A varied record, if nothing else, but that’s not enough to save it from the charity shop.

3
12" single

Before he was the Arch Drude, Cope made Saint Julian, and flirted with tight-fitting leather and a glossy pop-rock kind of sound.

He’s always known his way round a pop song, and few things demonstrate that better than Trampolene. But the weirdness was never far away: c.f. Disaster: a storytelling sea-shanty type thing, with Cope coming off like Roger-Whittaker-as-lizard-king.

Mock Turtle has shades of Fried’s understated paranoia, and I don’t know what the heck Warwick the Kingmaker is going on about, but I like it.

Good record and by virtue of being in a 1mm-thick flat sleeve, it goes back on the shelf. I also have the remix 12”, which is Trampolene and Disaster again, with a long version of Trampolene on the ‘a’. That got the chop.

4
12" single

Four songs of dreary look-at-us-aren’t-we-so-weird?!?!? showing-off.

0
12" single

More of an eve’s pudding man myself. Can’t get enough cooked apple. Title track is a bit flat and dull. Works fine on the album, but doesn’t have enough about it to stand on its own. Almost Beautiful Child (i & ii) are strange instrumentals, like someone dicking about on a keyboard without much aim or intention. This is almost certainly exactly what they were.

On the ‘b’ it’s the dreaded live tracks. Pulsar NX and Shot Down are both good songs, and they’re performed well because they’re performed by Cope. But I think you know where this is heading.

2
12" single

In the early ’90s I used to make a lot of mixtapes, and though The Stone Roses was my favourite album, I never put any tracks off it on any tapes. Out of context they lost that lightning-in-a-bottle magic.

Here, Waterfall is torn out of the middle of side one, separated from conjoined twin Don’t Stop, and ruined by Paul Oakenfold.

On the ‘b’ Adrian Sherwood gets One Love, and makes it sounds like a bad Stone Roses tribute band playing at a wedding, but “Mani” had to work this weekend, so they’ve got a keyboard doing his part.

To try to be positive, both sides made me want to listen to the originals, and the sleeve art is great. I used to have all the art prints but I lent the records to a girl I was going out with, and though she returned the records, she kept all the prints except for One Love, which presumably she didn’t like.

1
12" single

Another pointless 12” Silvertone cash-in.
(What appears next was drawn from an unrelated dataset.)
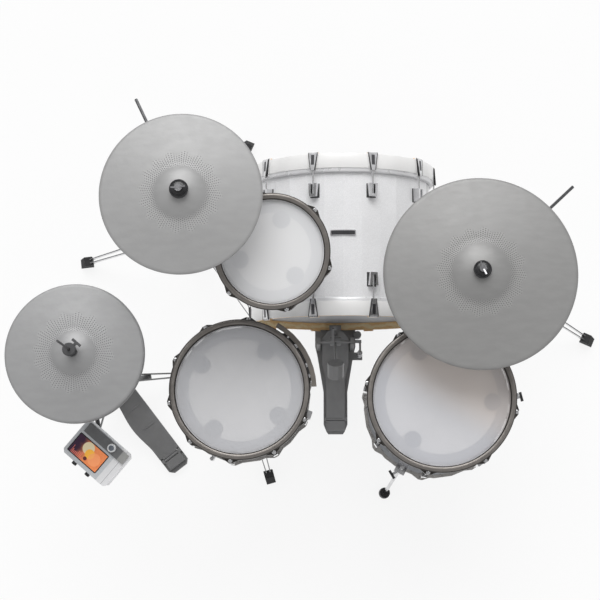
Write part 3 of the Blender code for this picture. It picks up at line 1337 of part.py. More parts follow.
def pedal(kit, looks):
    floor = anchor("pedal_floor", kit, shift(*PEDAL_AT))
    axle_line = [(end, AXLE_ALONG, AXLE_HEIGHT) for end in (-0.08, 0.08)]
    bore = sweep(axle_line, AXLE_RADIUS + SEAT_GAP, 12)
    piece("pedal_frame", pedal_frame_shapes(), looks["grey"], floor, [bore])

    hinge_along, hinge_height = pedal_hinge()
    treadle = anchor("pedal_treadle_axis", floor, shift(0, hinge_along, hinge_height))
    slot = LINK_THICKNESS + 3 * PIN_RADIUS
    footboard(
        "pedal_footboard", FOOTBOARD_LENGTH, FOOTBOARD_REST, FOOTBOARD_HEEL_WIDTH / 2,
        FOOTBOARD_TOE_WIDTH / 2, treadle, looks, slot / 2,
    )

    axle = anchor("pedal_axle", floor, shift(0, AXLE_ALONG, AXLE_HEIGHT))
    axle_left = -POST_SPAN / 2 - POST_THICKNESS - 0.003
    axle_right = SPRING_SIDE + 0.004
    arm_end = polar(LINK_ARM, LINK_ARM_REST)
    arm_in = SEAT_GAP + LINK_THICKNESS / 2
    arm_width = 0.008
    arm = [
        (-0.006, -0.010),
        (arm_end.x, arm_end.y - 0.006),
        (arm_end.x + 0.005, arm_end.y),
        (arm_end.x, arm_end.y + 0.006),
        (-0.006, 0.010),
    ]
    arm_shape = moved(side_profile(arm, arm_width), turned(math.pi / 2))
    head_centre = Vector((0, -BEATER_LENGTH * math.sin(BEATER_REST), BEATER_LENGTH * math.cos(BEATER_REST)))
    head = disc(BEATER_HEAD_RADIUS, -BEATER_HEAD_LENGTH / 2, BEATER_HEAD_LENGTH / 2, 10)
    head = moved(head, turned(BEATER_REST - math.pi / 2, "X"))
    shapes = [
        sweep([(axle_left, 0, 0), (axle_right, 0, 0)], AXLE_RADIUS, 12),
        moved(disc(0.013, -0.016, 0.016, 8), turned(math.pi / 2, "Y")),
        moved(arm_shape, shift(-arm_in - arm_width / 2)),
        sweep([(-arm_in - arm_width / 2, arm_end.x, arm_end.y), (arm_in, arm_end.x, arm_end.y)], PIN_RADIUS),
        sweep([(0, 0, 0), head_centre], BEATER_ROD_RADIUS, 6),
        moved(head, Matrix.Translation(head_centre)),
        strut((SPRING_SIDE, 0, 0), (SPRING_SIDE, -SPRING_ARM - 0.004, 0), SPRING_ARM_WIDTH, SPRING_ARM_DEPTH),
    ]
    piece("pedal_beater", shapes, looks["grey"], axle)

    link_pin = anchor("pedal_link_axis", axle, shift(0, arm_end.x, arm_end.y))
    toe_height = hinge_height + FOOTBOARD_LENGTH * math.sin(FOOTBOARD_REST) - AXLE_HEIGHT - arm_end.y
    half = LINK_THICKNESS / 2
    shapes = [block((-half, -LINK_WIDTH / 2, toe_height), (half, LINK_WIDTH / 2, LINK_WIDTH / 2))]
    hole = sweep([(-0.02, 0, 0), (0.02, 0, 0)], PIN_RADIUS + SEAT_GAP)
    piece("pedal_link", shapes, looks["grey"], link_pin, [hole])
    spring(floor, looks)


def spring(parent, looks):
    """The return spring: a straight tail, the coil and a straight head, as one wire."""
    bottom = PEDAL_PLATE + SEAT_GAP
    top = AXLE_HEIGHT - SPRING_ARM_DEPTH / 2 - SEAT_GAP
    coil_low = bottom + 0.018
    coil_high = top - 0.018
    steps = SPRING_TURNS * SPRING_STEPS
    points = [Vector((0, 0, bottom)), Vector((0, 0, coil_low - 0.006))]
    for step in range(steps + 1):
        share = step / steps
        angle = share * SPRING_TURNS * 2 * math.pi
        points.append(polar(SPRING_RADIUS, angle, coil_low + (coil_high - coil_low) * share))
    points += [Vector((0, 0, coil_high + 0.006)), Vector((0, 0, top))]
    curve = bpy.data.curves.new("pedal_spring", "CURVE")
    curve.dimensions = "3D"
    curve.bevel_depth = SPRING_WIRE
    curve.bevel_resolution = 1
    curve.use_fill_caps = True
    line = curve.splines.new("POLY")
    line.points.add(len(points) - 1)
    for point, place in zip(line.points, points):
        point.co = (*place, 1)
    curve.materials.append(looks["steel"])
    obj = bpy.data.objects.new("pedal_spring", curve)
    bpy.context.scene.collection.objects.link(obj)
    obj.parent = parent
    obj.location = (SPRING_SIDE, AXLE_ALONG - SPRING_ARM, 0)
    pitch = (coil_high - coil_low) / SPRING_TURNS
    print(f"pedal spring: least gap between turns {1000 * (pitch - 2 * SPRING_WIRE):.2f} mm")


# Sound module


def module(kit, looks):
    to_module = Vector((MODULE_AT[0] - HIHAT_AT[0], MODULE_AT[1] - HIHAT_AT[1], 0))
    heading = math.atan2(to_module.y, to_module.x)
    length, width, thickness = MODULE_SIZE
    clamp = anchor("module_clamp_axis", kit, shift(*HIHAT_AT) @ turned(heading))
    low = MODULE_CLAMP_HEIGHT - MODULE_CLAMP_LENGTH / 2
    plate_bottom = MODULE_HEIGHT - thickness - 0.030
    end = to_module.length
    arm = [
        (TOM_CLAMP_RADIUS - 0.004, 0, MODULE_CLAMP_HEIGHT),
        (end - 0.060, 0, MODULE_CLAMP_HEIGHT),
        (end - 0.004, 0, plate_bottom - 0.010),
        (end, 0, plate_bottom + 0.002),
    ]
    neck = block((-0.006, -0.008, 0.002), (0.006, 0.008, 0.020))
    shapes = [
        ring(
            BASE_TUBE_RADIUS + SEAT_GAP, TOM_CLAMP_RADIUS, low, low + MODULE_CLAMP_LENGTH,
            TUBE_SIDES, -heading,
        ),
        sweep(arm, ARM_RADIUS, 6),
        moved(disc(0.016, plate_bottom - 0.006, plate_bottom + 0.003, 8), shift(end)),
        moved(neck, shift(end, 0, plate_bottom) @ turned(MODULE_TURN - heading)),
    ]
    cheek = 0.006
    tongue = moved(disc(0.012, -cheek, cheek, 10), turned(math.pi / 2, "Y"))
    turn = turned(MODULE_TURN - heading)
    pivot = shift(end, 0, plate_bottom + 0.020) @ turn
    shapes.append(moved(tongue, pivot))
    piece("module_arm", shapes, looks["black"], clamp)

    tilt = anchor("module_tilt_axis", clamp, pivot)
    case_bottom = 0.013
    half_x, half_y = length / 2, width / 2
    corner = 0.008
    outline = [
        (half_x - corner, -half_y), (half_x, -half_y + corner),
        (half_x, half_y - corner), (half_x - corner, half_y),
        (-half_x + corner, half_y), (-half_x, half_y - corner),
        (-half_x, -half_y + corner), (-half_x + corner, -half_y),
    ]
    top = case_bottom + thickness
    band = half_y - MODULE_BAND_WIDTH
    dial_at = Vector((length * DIAL_ALONG_SHARE, half_y - MODULE_BAND_WIDTH / 2, top + MODULE_BAND_RISE))
    shapes = [
        prism(outline, case_bottom, top),
        block((-half_x + 0.012, band, top - 0.002), (half_x - 0.004, half_y - 0.002, top + MODULE_BAND_RISE)),
        moved(disc(0.004, dial_at.z - 0.002, dial_at.z + DIAL_HEIGHT * 0.5, 10), shift(dial_at.x, dial_at.y)),
    ]
    for side in (-1, 1):
        low, high = sorted((side * (cheek + SEAT_GAP), side * (cheek + 0.006)))
        shapes.append(block((low, -0.010, -0.010), (high, 0.010, case_bottom + 0.002)))
    for along in (-0.030, 0.015):
        knob = moved(disc(0.007, 0, 0.014, 10), turned(math.pi / 2, "X"))
        shapes.append(moved(knob, shift(along, -half_y + 0.004, case_bottom + thickness * 0.5)))
    tilted = turned(MODULE_TILT, "X")
    piece("module_case", [moved(shape, tilted) for shape in shapes], looks["silver"], tilt)

    spin = anchor("module_dial_axis", tilt, tilted @ Matrix.Translation(dial_at))
    bore = 0.004 + SEAT_GAP
    dial = [
        (bore, SEAT_GAP),
        (DIAL_RADIUS, SEAT_GAP),
        (DIAL_RADIUS * 0.9, DIAL_HEIGHT),
        (0, DIAL_HEIGHT),
        (0, DIAL_HEIGHT * 0.6),
        (bore, DIAL_HEIGHT * 0.6),
    ]
    piece("module_dial", [closed_lathe(dial, 16)], looks["chrome"], spin)


def finishes():
    return {
        "shell": look("white sparkle shell", (0.72, 0.72, 0.74), 0.3),
        "sparkle": look("white sparkle kick", (0.72, 0.72, 0.74), 0.3),
        "white": look("white hoop", (0.80, 0.80, 0.80), 0.25),
        "hoop": look("dark cast hoop", (0.10, 0.09, 0.085), 0.35, 0.8),
        "mesh": look("white mesh", (0.75, 0.75, 0.76), 0.6),
        "clear": look("frosted film", (0.60, 0.60, 0.62), 0.4),
        "dark": look("dark front head", (0.03, 0.03, 0.032), 0.4),
        "plate": look("sensor plate", (0.55, 0.55, 0.56), 0.6),
        "foam": look("trigger foam", (0.05, 0.05, 0.055), 0.9),
        "chrome": look("chrome tube", (0.60, 0.60, 0.61), 0.15, 1.0),
        "steel": look("spring steel", (0.45, 0.45, 0.46), 0.3, 1.0),
        "grey": look("pedal grey", (0.13, 0.13, 0.13), 0.5, 0.3),
        "cymbal": look("grey cymbal", (0.33, 0.33, 0.34), 0.45),
        "black": look("black fitting", (0.02, 0.02, 0.02), 0.5),
        "housing": look("sensor housing", (0.06, 0.058, 0.05), 0.45),
        "silver": look("module silver", (0.50, 0.52, 0.54), 0.35, 0.6),
    }


def main():
    clear_scene()
    looks = finishes()
    kit = anchor("kit", None, shift(-PLAN_MIDDLE[0], -PLAN_MIDDLE[1]))
    kick(kit, looks)
    pedal(kit, looks)
    snare(kit, looks)
    floor_tom(kit, looks)
    cymbal_stand(
        "crash", CRASH_STAND_AT, CRASH_REACH, CRASH_TURN, CRASH_BASE_TUBE_TOP, CRASH_TUBE_BOTTOM,
        CRASH_HEADING, 1, (CRASH_BOOM_FRONT, CRASH_BOOM_TAIL, CRASH_BOOM_SLOPE),
        (CRASH_RADIUS, CRASH_BELL_RADIUS, CRASH_BELL_HEIGHT, CRASH_RISE), CRASH_HEIGHT, kit, looks,
    )
    cymbal_stand(
        "ride", RIDE_STAND_AT, RIDE_REACH, RIDE_TURN, RIDE_BASE_TUBE_TOP, RIDE_TUBE_BOTTOM,
        RIDE_HEADING, -1, (RIDE_BOOM_FRONT, RIDE_BOOM_TAIL, RIDE_BOOM_SLOPE),
        (RIDE_RADIUS, RIDE_BELL_RADIUS, RIDE_BELL_HEIGHT, RIDE_RISE), RIDE_HEIGHT, kit, looks,
    )
    tom(kit, looks)
    hihat(kit, looks)
    hihat_pedal(kit, looks)
    module(kit, looks)


main()
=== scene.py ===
"""Electronic drum kit: finishes, small fittings, stage, light and camera."""

import math

import bmesh
import bpy
from mathutils import Matrix, Vector


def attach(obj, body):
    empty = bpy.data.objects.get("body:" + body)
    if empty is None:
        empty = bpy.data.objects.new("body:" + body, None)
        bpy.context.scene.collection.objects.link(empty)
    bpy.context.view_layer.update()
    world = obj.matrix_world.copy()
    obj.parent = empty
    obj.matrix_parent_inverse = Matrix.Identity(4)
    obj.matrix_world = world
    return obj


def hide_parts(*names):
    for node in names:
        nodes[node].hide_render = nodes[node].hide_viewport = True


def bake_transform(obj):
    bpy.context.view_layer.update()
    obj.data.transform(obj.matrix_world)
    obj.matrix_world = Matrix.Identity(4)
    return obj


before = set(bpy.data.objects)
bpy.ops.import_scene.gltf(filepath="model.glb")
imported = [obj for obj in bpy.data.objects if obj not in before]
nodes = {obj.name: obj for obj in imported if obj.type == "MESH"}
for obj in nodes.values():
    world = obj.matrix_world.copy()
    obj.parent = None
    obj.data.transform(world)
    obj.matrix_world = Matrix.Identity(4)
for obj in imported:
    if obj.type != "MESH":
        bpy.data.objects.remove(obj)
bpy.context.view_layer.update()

# Places and sizes in metres, the photo's in pixels and the sensor's in millimetres
CAMERA_AT = (0.006, -0.6855, 4.7)
PHOTO_FOCAL = 1534
PHOTO_WIDTH = 600
SENSOR_WIDTH = 36
HOOP_TOP = 0.0135
HOOP_INNER = 0.006
HOOP_OUTER = 0.021
EAR_TOP = 0.002
EAR_TOP_BELOW = 0.0105
EAR_AT = 0.0235
NOTCH_RADIUS = 0.0240
NOTCH_INSET = 0.042
PLATE_INSET = 0.029
DRUM_SIDES = 24
KICK_SIDES = 30
ROUND = 0.00015
SPRING_AT = (0.098, -0.1265)
SCREEN_AT = (-0.0176, -0.0131, 0)
DIAL_AT = (0.02325, 0.0385, 0.053)
TOM = dict(name="tom", radius=0.127, depth=0.203, lugs=6, first=-16, notches=3, first_notch=73.7)
SNARE = dict(name="snare", radius=0.165, depth=0.140, lugs=10, first=-25, notches=4, first_notch=56.4)
FLOOR_TOM = dict(name="floor_tom", radius=0.178, depth=0.356, lugs=8, first=-11, notches=3, first_notch=115)
TOM_PLACE = Matrix.Translation((-0.1385, 0.0365, 0.88)) @ Matrix.Rotation(math.radians(9), 4, "X")
SNARE_PLACE = Matrix.Translation((-0.232, -0.2925, 0.661))
FLOOR_TOM_PLACE = Matrix.Translation((0.304, -0.3115, 0.625))
KICK_RADIUS = 0.254
KICK_HOOP_RADIUS = 0.267
KICK_LENGTH = 0.452
KICK_LUGS = 10
LUG_MIDDLE = 0.102
GASKET_HALF_LENGTH = 0.0198
GASKET_HALF_WIDTH = 0.0136
KICK_BEAD = 0.2555
KICK_HOOP_LIP = 0.2605
KICK_TILT = math.radians(3.35)
BADGE_AT = 0.231
KICK_PLACE = Matrix.Translation((0.045, -0.0615, 0.27084)) @ Matrix.Rotation(KICK_TILT - math.pi / 2, 4, "X")
CRASH_AT = (-0.36076, 0.16119, 0)
RIDE_AT = (0.40098, 0.00254, 0)
HIHAT_AT = (-0.644, -0.2155, 0)
LEG_ANGLES = (-119.5, 3.6, 112)
LEG_KNOB_TURNS = (-30, 10, -100)
LEG_RISER = (0.208, 0, -0.195)
HIHAT_HINGE = (
    Matrix.Translation((-0.47629, -0.43284, 0.016))
    @ Matrix.Rotation(math.atan2(0.61092, 0.7917), 4, "Z")
    @ Matrix.Rotation(math.radians(7.5), 4, "X")
)
MODULE_PLACE = (
    Matrix.Translation((-0.6, -0.4585, 0.646))
    @ Matrix.Rotation(math.radians(-40.8), 4, "Z")
    @ Matrix.Rotation(math.radians(6), 4, "X")
)


# Shading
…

On the ‘a’ Resurrection gets remixed by Simon Harris, who turns up the kick drum so it’s all you can hear, and inserts a minute or so of drum loops into the Led-Zep wigout at the end. If you are curious to know exactly how much he ruins it, the original version is on the other side, along with A Guy Called Gerald’s butchering of Fools Gold.

If, like me, you always wondered what Fools Gold would sound like through a subwoofer with the vocals replaced by a looped sample of a woman going “ay”, here’s your answer.

Inexplicably, this record is collectible. I don’t want it.

1
12" single

I have several Mary Chain EPs that I came close to chucking out. They’re great, but they’ve been anthologized to death. I have multiple copies, physical and digital of everything on them. But by and large they’re in flat sleeves, so they just got the nod. This, however, is a gatefold 12”. And, it’s Darklands.

I’ve tried so hard with Darklands (the album) and it still does nothing for me, especially Darklands (the song) as represented here on Darklands (the EP). Boring goth.

Rider is better, fuzzy as eff, but also on Barbed Wire Kisses and The Power of Negative Thinking, as are the (brilliant) cover of Surfin’ USA and demo of On the Wall. It it was a flat sleeve, I might have kept it. But it’s not.